TASK DETAILS ▸ Below is a listing; copy all of it exactly.
── GIVEN INFORMATION
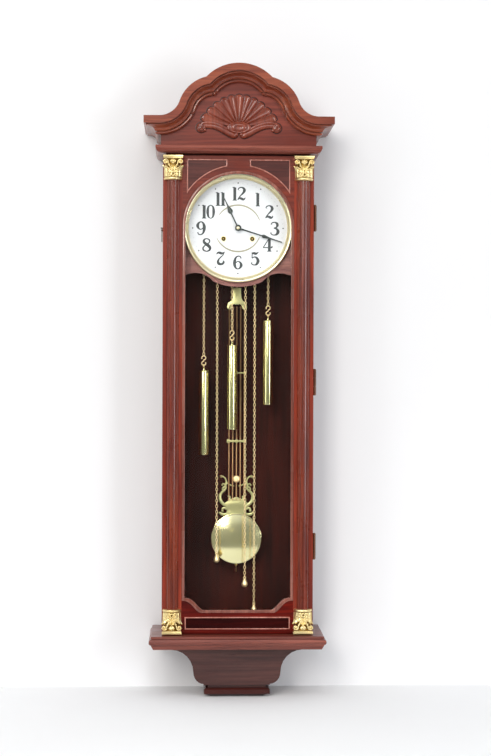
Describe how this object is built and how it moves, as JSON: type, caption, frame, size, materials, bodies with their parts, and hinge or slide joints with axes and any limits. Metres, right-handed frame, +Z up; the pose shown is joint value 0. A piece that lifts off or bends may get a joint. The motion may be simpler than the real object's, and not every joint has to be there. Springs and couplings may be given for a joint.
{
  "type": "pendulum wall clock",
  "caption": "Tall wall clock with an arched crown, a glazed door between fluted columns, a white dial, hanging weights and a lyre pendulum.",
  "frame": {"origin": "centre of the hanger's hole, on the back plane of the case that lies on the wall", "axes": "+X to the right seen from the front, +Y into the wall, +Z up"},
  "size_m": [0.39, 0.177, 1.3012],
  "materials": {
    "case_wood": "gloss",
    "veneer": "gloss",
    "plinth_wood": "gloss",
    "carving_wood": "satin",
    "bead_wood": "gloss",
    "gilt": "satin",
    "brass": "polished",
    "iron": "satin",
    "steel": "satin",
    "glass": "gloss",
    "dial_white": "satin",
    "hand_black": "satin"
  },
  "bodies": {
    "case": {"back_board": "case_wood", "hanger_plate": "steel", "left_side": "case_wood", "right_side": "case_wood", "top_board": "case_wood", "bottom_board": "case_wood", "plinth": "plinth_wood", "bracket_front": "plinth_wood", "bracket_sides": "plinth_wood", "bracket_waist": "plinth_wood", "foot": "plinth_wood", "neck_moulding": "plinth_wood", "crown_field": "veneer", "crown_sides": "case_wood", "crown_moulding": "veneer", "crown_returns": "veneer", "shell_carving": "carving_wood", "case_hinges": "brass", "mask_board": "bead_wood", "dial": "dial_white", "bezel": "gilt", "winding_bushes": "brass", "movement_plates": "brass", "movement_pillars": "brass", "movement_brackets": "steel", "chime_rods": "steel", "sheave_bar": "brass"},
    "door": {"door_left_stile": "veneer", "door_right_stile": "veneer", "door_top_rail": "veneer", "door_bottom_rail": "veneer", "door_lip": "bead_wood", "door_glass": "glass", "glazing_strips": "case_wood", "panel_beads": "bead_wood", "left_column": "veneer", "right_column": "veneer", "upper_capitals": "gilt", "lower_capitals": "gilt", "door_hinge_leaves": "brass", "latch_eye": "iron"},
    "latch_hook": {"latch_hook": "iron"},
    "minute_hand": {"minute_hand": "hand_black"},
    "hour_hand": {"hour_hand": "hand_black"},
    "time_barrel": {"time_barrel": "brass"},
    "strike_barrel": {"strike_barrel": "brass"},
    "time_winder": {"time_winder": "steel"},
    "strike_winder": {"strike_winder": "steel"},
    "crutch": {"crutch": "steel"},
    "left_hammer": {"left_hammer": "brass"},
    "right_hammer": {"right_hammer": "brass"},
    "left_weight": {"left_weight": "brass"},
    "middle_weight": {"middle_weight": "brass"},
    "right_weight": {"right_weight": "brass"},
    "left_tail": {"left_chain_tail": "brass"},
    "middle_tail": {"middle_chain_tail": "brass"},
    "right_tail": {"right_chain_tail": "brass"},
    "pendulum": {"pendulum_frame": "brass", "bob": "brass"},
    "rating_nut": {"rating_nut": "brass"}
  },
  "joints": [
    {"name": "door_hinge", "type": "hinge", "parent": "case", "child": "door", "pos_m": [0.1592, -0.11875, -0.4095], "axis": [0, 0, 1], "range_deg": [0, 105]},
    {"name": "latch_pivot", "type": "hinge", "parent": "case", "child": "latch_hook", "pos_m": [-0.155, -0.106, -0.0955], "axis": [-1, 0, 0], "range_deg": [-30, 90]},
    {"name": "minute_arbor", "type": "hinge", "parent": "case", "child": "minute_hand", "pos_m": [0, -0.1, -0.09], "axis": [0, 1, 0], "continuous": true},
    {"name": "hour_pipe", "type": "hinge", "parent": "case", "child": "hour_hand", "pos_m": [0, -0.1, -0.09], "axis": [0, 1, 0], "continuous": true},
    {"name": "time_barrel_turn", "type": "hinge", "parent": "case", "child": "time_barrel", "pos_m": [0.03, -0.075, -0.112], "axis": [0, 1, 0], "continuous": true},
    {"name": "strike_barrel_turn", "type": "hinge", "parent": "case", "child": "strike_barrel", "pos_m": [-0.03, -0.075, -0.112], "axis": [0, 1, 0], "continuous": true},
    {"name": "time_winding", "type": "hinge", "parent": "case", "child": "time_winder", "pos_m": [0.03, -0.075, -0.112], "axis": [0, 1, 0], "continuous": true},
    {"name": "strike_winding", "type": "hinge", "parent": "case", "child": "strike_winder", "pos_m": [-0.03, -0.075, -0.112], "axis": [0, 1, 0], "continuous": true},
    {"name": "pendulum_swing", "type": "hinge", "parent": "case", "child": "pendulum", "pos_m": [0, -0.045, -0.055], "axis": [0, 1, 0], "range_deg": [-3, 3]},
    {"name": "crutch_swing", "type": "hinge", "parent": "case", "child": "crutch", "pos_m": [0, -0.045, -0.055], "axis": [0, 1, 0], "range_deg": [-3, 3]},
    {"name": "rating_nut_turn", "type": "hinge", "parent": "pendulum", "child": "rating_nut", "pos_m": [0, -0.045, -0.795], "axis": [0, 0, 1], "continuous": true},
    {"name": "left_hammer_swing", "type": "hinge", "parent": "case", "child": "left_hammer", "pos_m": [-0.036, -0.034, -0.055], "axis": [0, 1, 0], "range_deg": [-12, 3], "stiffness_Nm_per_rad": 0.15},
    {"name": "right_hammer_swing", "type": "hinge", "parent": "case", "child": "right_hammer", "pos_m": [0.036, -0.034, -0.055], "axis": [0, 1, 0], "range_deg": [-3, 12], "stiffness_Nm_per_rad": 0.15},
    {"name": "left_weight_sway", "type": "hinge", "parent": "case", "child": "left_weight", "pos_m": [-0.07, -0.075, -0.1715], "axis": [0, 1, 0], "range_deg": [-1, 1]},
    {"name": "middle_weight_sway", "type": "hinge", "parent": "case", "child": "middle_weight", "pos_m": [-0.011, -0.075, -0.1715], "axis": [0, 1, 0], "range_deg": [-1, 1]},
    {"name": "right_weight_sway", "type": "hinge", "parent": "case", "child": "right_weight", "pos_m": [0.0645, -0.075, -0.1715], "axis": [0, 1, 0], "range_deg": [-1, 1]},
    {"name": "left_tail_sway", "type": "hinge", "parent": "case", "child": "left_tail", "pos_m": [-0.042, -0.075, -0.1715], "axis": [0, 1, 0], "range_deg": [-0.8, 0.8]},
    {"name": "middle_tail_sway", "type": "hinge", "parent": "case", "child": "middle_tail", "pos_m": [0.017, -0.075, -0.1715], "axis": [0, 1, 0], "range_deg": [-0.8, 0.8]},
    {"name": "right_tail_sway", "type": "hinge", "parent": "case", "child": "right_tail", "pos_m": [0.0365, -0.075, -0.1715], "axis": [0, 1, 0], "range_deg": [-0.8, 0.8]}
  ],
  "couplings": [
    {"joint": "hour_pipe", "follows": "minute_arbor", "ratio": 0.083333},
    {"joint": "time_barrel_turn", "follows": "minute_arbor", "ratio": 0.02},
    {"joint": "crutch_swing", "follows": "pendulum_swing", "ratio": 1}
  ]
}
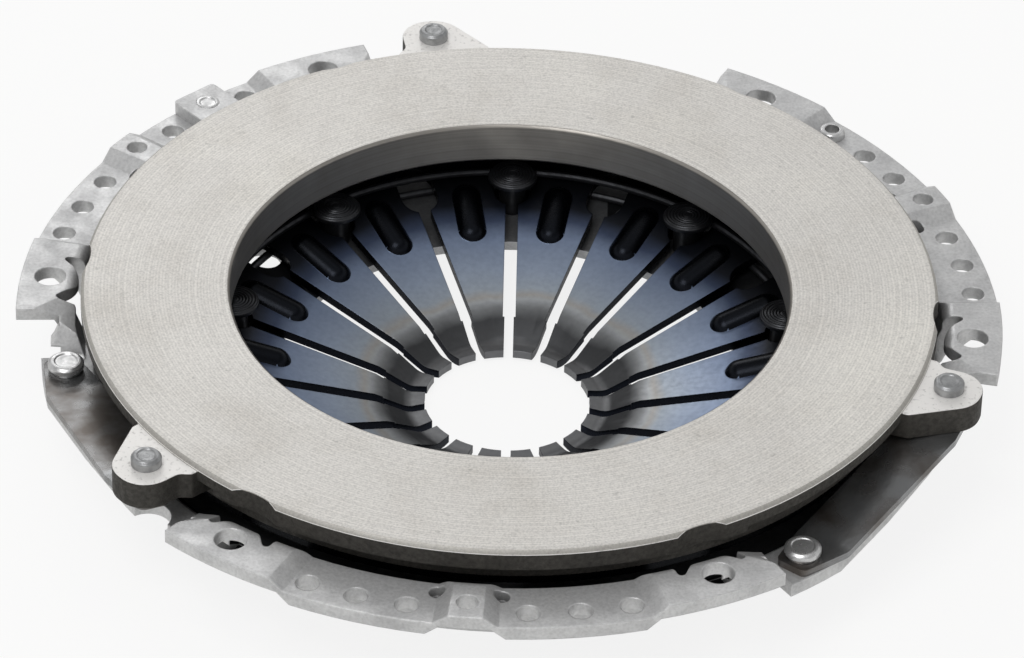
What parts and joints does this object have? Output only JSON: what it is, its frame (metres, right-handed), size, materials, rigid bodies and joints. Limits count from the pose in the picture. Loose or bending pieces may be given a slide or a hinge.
────
RESULT OF THIS TASK ▸
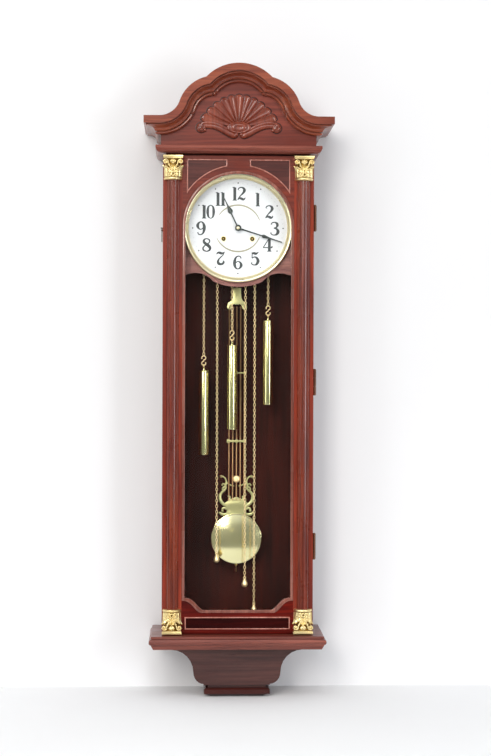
Describe how this object is built and how it moves, as JSON: type, caption, frame, size, materials, bodies with their parts, and hinge or slide joints with axes and any limits. Metres, right-handed frame, +Z up; the pose shown is joint value 0. A piece that lifts off or bends may get a joint. The motion may be simpler than the real object's, and not every joint has to be there. Springs and couplings may be given for a joint.
{
  "type": "pendulum wall clock",
  "caption": "Tall wall clock with an arched crown, a glazed door between fluted columns, a white dial, hanging weights and a lyre pendulum.",
  "frame": {"origin": "centre of the hanger's hole, on the back plane of the case that lies on the wall", "axes": "+X to the right seen from the front, +Y into the wall, +Z up"},
  "size_m": [0.39, 0.177, 1.3012],
  "materials": {
    "case_wood": "gloss",
    "veneer": "gloss",
    "plinth_wood": "gloss",
    "carving_wood": "satin",
    "bead_wood": "gloss",
    "gilt": "satin",
    "brass": "polished",
    "iron": "satin",
    "steel": "satin",
    "glass": "gloss",
    "dial_white": "satin",
    "hand_black": "satin"
  },
  "bodies": {
    "case": {"back_board": "case_wood", "hanger_plate": "steel", "left_side": "case_wood", "right_side": "case_wood", "top_board": "case_wood", "bottom_board": "case_wood", "plinth": "plinth_wood", "bracket_front": "plinth_wood", "bracket_sides": "plinth_wood", "bracket_waist": "plinth_wood", "foot": "plinth_wood", "neck_moulding": "plinth_wood", "crown_field": "veneer", "crown_sides": "case_wood", "crown_moulding": "veneer", "crown_returns": "veneer", "shell_carving": "carving_wood", "case_hinges": "brass", "mask_board": "bead_wood", "dial": "dial_white", "bezel": "gilt", "winding_bushes": "brass", "movement_plates": "brass", "movement_pillars": "brass", "movement_brackets": "steel", "chime_rods": "steel", "sheave_bar": "brass"},
    "door": {"door_left_stile": "veneer", "door_right_stile": "veneer", "door_top_rail": "veneer", "door_bottom_rail": "veneer", "door_lip": "bead_wood", "door_glass": "glass", "glazing_strips": "case_wood", "panel_beads": "bead_wood", "left_column": "veneer", "right_column": "veneer", "upper_capitals": "gilt", "lower_capitals": "gilt", "door_hinge_leaves": "brass", "latch_eye": "iron"},
    "latch_hook": {"latch_hook": "iron"},
    "minute_hand": {"minute_hand": "hand_black"},
    "hour_hand": {"hour_hand": "hand_black"},
    "time_barrel": {"time_barrel": "brass"},
    "strike_barrel": {"strike_barrel": "brass"},
    "time_winder": {"time_winder": "steel"},
    "strike_winder": {"strike_winder": "steel"},
    "crutch": {"crutch": "steel"},
    "left_hammer": {"left_hammer": "brass"},
    "right_hammer": {"right_hammer": "brass"},
    "left_weight": {"left_weight": "brass"},
    "middle_weight": {"middle_weight": "brass"},
    "right_weight": {"right_weight": "brass"},
    "left_tail": {"left_chain_tail": "brass"},
    "middle_tail": {"middle_chain_tail": "brass"},
    "right_tail": {"right_chain_tail": "brass"},
    "pendulum": {"pendulum_frame": "brass", "bob": "brass"},
    "rating_nut": {"rating_nut": "brass"}
  },
  "joints": [
    {"name": "door_hinge", "type": "hinge", "parent": "case", "child": "door", "pos_m": [0.1592, -0.11875, -0.4095], "axis": [0, 0, 1], "range_deg": [0, 105]},
    {"name": "latch_pivot", "type": "hinge", "parent": "case", "child": "latch_hook", "pos_m": [-0.155, -0.106, -0.0955], "axis": [-1, 0, 0], "range_deg": [-30, 90]},
    {"name": "minute_arbor", "type": "hinge", "parent": "case", "child": "minute_hand", "pos_m": [0, -0.1, -0.09], "axis": [0, 1, 0], "continuous": true},
    {"name": "hour_pipe", "type": "hinge", "parent": "case", "child": "hour_hand", "pos_m": [0, -0.1, -0.09], "axis": [0, 1, 0], "continuous": true},
    {"name": "time_barrel_turn", "type": "hinge", "parent": "case", "child": "time_barrel", "pos_m": [0.03, -0.075, -0.112], "axis": [0, 1, 0], "continuous": true},
    {"name": "strike_barrel_turn", "type": "hinge", "parent": "case", "child": "strike_barrel", "pos_m": [-0.03, -0.075, -0.112], "axis": [0, 1, 0], "continuous": true},
    {"name": "time_winding", "type": "hinge", "parent": "case", "child": "time_winder", "pos_m": [0.03, -0.075, -0.112], "axis": [0, 1, 0], "continuous": true},
    {"name": "strike_winding", "type": "hinge", "parent": "case", "child": "strike_winder", "pos_m": [-0.03, -0.075, -0.112], "axis": [0, 1, 0], "continuous": true},
    {"name": "pendulum_swing", "type": "hinge", "parent": "case", "child": "pendulum", "pos_m": [0, -0.045, -0.055], "axis": [0, 1, 0], "range_deg": [-3, 3]},
    {"name": "crutch_swing", "type": "hinge", "parent": "case", "child": "crutch", "pos_m": [0, -0.045, -0.055], "axis": [0, 1, 0], "range_deg": [-3, 3]},
    {"name": "rating_nut_turn", "type": "hinge", "parent": "pendulum", "child": "rating_nut", "pos_m": [0, -0.045, -0.795], "axis": [0, 0, 1], "continuous": true},
    {"name": "left_hammer_swing", "type": "hinge", "parent": "case", "child": "left_hammer", "pos_m": [-0.036, -0.034, -0.055], "axis": [0, 1, 0], "range_deg": [-12, 3], "stiffness_Nm_per_rad": 0.15},
    {"name": "right_hammer_swing", "type": "hinge", "parent": "case", "child": "right_hammer", "pos_m": [0.036, -0.034, -0.055], "axis": [0, 1, 0], "range_deg": [-3, 12], "stiffness_Nm_per_rad": 0.15},
    {"name": "left_weight_sway", "type": "hinge", "parent": "case", "child": "left_weight", "pos_m": [-0.07, -0.075, -0.1715], "axis": [0, 1, 0], "range_deg": [-1, 1]},
    {"name": "middle_weight_sway", "type": "hinge", "parent": "case", "child": "middle_weight", "pos_m": [-0.011, -0.075, -0.1715], "axis": [0, 1, 0], "range_deg": [-1, 1]},
    {"name": "right_weight_sway", "type": "hinge", "parent": "case", "child": "right_weight", "pos_m": [0.0645, -0.075, -0.1715], "axis": [0, 1, 0], "range_deg": [-1, 1]},
    {"name": "left_tail_sway", "type": "hinge", "parent": "case", "child": "left_tail", "pos_m": [-0.042, -0.075, -0.1715], "axis": [0, 1, 0], "range_deg": [-0.8, 0.8]},
    {"name": "middle_tail_sway", "type": "hinge", "parent": "case", "child": "middle_tail", "pos_m": [0.017, -0.075, -0.1715], "axis": [0, 1, 0], "range_deg": [-0.8, 0.8]},
    {"name": "right_tail_sway", "type": "hinge", "parent": "case", "child": "right_tail", "pos_m": [0.0365, -0.075, -0.1715], "axis": [0, 1, 0], "range_deg": [-0.8, 0.8]}
  ],
  "couplings": [
    {"joint": "hour_pipe", "follows": "minute_arbor", "ratio": 0.083333},
    {"joint": "time_barrel_turn", "follows": "minute_arbor", "ratio": 0.02},
    {"joint": "crutch_swing", "follows": "pendulum_swing", "ratio": 1}
  ]
}
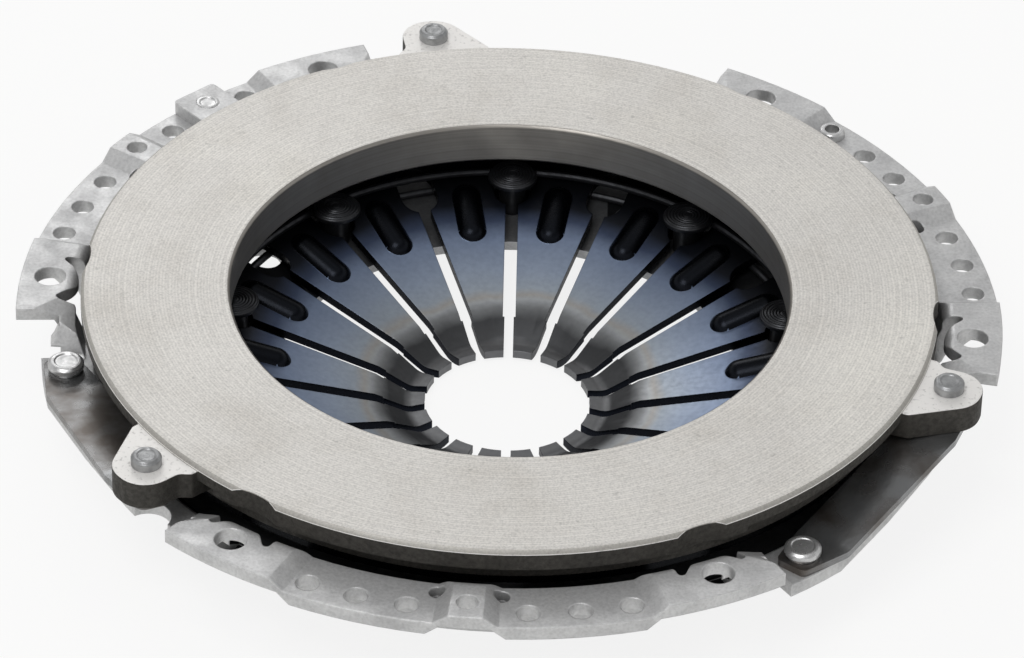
What parts and joints does this object have? Output only JSON: what it is, its frame (metres, right-handed), size, materials, rigid bodies and joints. Limits count from the pose in the picture. Loose or bending pieces may be given a slide or a hinge.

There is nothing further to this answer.